Stoppard, born in Czechoslovakia, British by way of Singapore, had often spoken out on human rights concerns behind the Iron Curtain, particularly in his collaboration with André Previn, Every Good Boy Deserves Favour, and his television film, Professional Foul. Here his words crackle with meaning, deftly integrating Czech history into his story and wrapping things up nicely with a perfectly fitting conclusion.

Veteran stage and film director Trevor Nunn keeps the pacing brisk. Rock ‘n’ Roll is effectively staged, particularly in its use of classic rock songs to introduce each individual scene, like U2’s “I Still Haven’t Found What I’m Looking For,” an arresting preface to the second act, particularly in light of what preceded. Ultimately that is what Rock ‘n’ Roll the play is about—the power of music. After runs in London and Prague’s National Theater, Rock ‘n’ Roll opened last night on Broadway at the Bernard B. Jacobs Theatre, and it well worth seeing, provided the stagehands don’t strike.

(Note: this review is based on a preview performance, coincidentally on the night before I left for Prague.)

Tuesday, October 16, 2007

Where Are the Rebels?

If you ever wondered what Petula Clark’s “Downtown” sounds like in Czech, Rebelové (The Rebels) is the film for you. Check out this youtube clip of dubious providence to satisfy your curiosity, because this 2001 Czech movie musical is not currently available on DVD in North America.

Rebelové begins as a colorful, splashy teenaged love-story movie musical. It translates a number of familiar English-language 1960’s pop tunes, like “Downtown” and Nancy Sinatra’s “Sugar Town,” into Czech for some breezy, if slightly goofy, musical numbers. However, as the story advances, the mood gets progressively darker. After all, it is set in 1968 Czechoslovakia.

Perhaps that is why Rebelové has never reached the audience it deserves in America (yes, this is an if-you-release-it-I-will-review-it post). It starts out as Hairspray (without cross-dressing) and concludes like The Lives of Others, except gloomier. Spoiler (if you think you will ever see it): In fact, as Rebelové ends the young lovers are separated, with the young army deserter cooling his heels in solitary, as his true love and her family make a break for the border.
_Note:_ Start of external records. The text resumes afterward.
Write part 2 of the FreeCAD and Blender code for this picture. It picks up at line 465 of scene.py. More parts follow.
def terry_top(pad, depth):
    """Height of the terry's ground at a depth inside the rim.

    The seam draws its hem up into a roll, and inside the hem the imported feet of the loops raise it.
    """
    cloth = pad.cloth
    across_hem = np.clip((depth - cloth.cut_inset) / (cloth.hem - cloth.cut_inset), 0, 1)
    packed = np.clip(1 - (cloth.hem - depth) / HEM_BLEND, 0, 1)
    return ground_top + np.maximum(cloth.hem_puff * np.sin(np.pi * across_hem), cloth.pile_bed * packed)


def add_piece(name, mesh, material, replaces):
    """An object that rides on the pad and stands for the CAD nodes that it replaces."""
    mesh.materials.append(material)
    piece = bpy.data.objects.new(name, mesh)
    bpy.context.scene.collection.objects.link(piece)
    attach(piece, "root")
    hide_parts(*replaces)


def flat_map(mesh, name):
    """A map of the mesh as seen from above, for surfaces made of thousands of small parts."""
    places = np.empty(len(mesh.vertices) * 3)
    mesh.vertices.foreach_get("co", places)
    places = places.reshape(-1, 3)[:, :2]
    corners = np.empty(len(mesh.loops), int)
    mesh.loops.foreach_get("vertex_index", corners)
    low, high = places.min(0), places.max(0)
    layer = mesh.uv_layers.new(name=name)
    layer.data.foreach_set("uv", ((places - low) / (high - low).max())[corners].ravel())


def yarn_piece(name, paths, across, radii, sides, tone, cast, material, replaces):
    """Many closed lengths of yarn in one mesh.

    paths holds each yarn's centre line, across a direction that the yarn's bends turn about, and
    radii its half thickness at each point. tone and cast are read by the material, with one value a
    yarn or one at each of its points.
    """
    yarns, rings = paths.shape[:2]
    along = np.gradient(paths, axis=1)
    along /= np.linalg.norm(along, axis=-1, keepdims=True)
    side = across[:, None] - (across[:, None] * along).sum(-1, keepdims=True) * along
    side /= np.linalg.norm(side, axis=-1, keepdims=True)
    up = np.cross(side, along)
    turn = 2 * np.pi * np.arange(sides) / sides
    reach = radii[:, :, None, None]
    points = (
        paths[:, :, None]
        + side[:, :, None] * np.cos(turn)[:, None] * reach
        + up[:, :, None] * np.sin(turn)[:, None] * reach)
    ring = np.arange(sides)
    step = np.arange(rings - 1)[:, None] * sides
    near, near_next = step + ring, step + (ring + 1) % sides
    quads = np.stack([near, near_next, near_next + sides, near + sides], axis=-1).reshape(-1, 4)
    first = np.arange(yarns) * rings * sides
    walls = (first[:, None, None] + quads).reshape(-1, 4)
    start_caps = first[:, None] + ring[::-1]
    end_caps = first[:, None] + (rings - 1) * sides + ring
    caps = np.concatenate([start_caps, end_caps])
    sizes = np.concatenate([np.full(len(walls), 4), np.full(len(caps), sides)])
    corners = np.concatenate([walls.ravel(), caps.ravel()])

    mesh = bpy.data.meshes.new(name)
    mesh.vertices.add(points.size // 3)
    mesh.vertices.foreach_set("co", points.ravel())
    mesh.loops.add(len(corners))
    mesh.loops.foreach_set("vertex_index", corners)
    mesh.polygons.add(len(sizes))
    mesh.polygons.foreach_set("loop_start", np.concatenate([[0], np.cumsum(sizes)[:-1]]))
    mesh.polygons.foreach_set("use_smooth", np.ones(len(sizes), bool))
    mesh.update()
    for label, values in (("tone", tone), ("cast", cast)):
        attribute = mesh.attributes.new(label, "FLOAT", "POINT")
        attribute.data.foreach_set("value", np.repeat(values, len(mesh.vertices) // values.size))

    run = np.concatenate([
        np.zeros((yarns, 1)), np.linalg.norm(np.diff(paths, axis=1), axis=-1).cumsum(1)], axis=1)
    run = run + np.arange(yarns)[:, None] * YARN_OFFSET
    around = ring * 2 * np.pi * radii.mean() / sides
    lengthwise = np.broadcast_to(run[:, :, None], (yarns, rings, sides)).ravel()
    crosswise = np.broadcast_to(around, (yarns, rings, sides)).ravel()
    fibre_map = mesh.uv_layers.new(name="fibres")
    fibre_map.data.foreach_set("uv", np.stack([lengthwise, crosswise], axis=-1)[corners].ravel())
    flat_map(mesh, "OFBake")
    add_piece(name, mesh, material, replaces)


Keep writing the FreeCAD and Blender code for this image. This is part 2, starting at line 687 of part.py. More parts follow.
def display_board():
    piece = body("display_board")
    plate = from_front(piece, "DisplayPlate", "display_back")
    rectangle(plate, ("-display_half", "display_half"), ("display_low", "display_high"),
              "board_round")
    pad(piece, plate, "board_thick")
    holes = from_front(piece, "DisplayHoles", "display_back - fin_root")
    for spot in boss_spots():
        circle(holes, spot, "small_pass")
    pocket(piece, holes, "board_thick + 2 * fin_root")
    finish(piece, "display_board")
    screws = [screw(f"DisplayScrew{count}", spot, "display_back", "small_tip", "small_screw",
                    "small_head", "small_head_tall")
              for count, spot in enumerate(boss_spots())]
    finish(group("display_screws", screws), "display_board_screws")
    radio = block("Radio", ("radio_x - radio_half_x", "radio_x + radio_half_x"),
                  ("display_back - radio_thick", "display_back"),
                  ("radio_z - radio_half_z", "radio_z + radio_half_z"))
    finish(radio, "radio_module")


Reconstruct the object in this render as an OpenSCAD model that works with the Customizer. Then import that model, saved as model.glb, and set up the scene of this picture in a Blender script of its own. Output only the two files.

Downer endings do not usually cut it with American musical audiences, but Rebelové was a big hit with Czechs when it was released. Clearly, the story of young lovers literally separated by Soviet tanks touched a nerve with viewers old enough to remember the dark days of the invasion. It was even adapted as a Czech stage musical two years after its screen release (Broadway has certainly adapted weirder fare).

I saw the film on a Czech Air flight, and totally fell for it. Call me sentimental, but it is unusual to see a film evolve in tone the way Rebelové does. Prague is on my mind as I will be back there soon for a family function (of which I’m an honorary member). At a time when my friends tell me the memories of life under Communist oppression are starting to dim in the younger generations, New York theater goers will get a fresh reminder when Rock ‘n’ Roll, Tom Stoppard’s new play about the Prague Spring, opens on Broadway, assuming the stagehands do not strike. That would be a fitting irony if a questionable union action postponed a production about the struggle for free expression in Eastern Europe.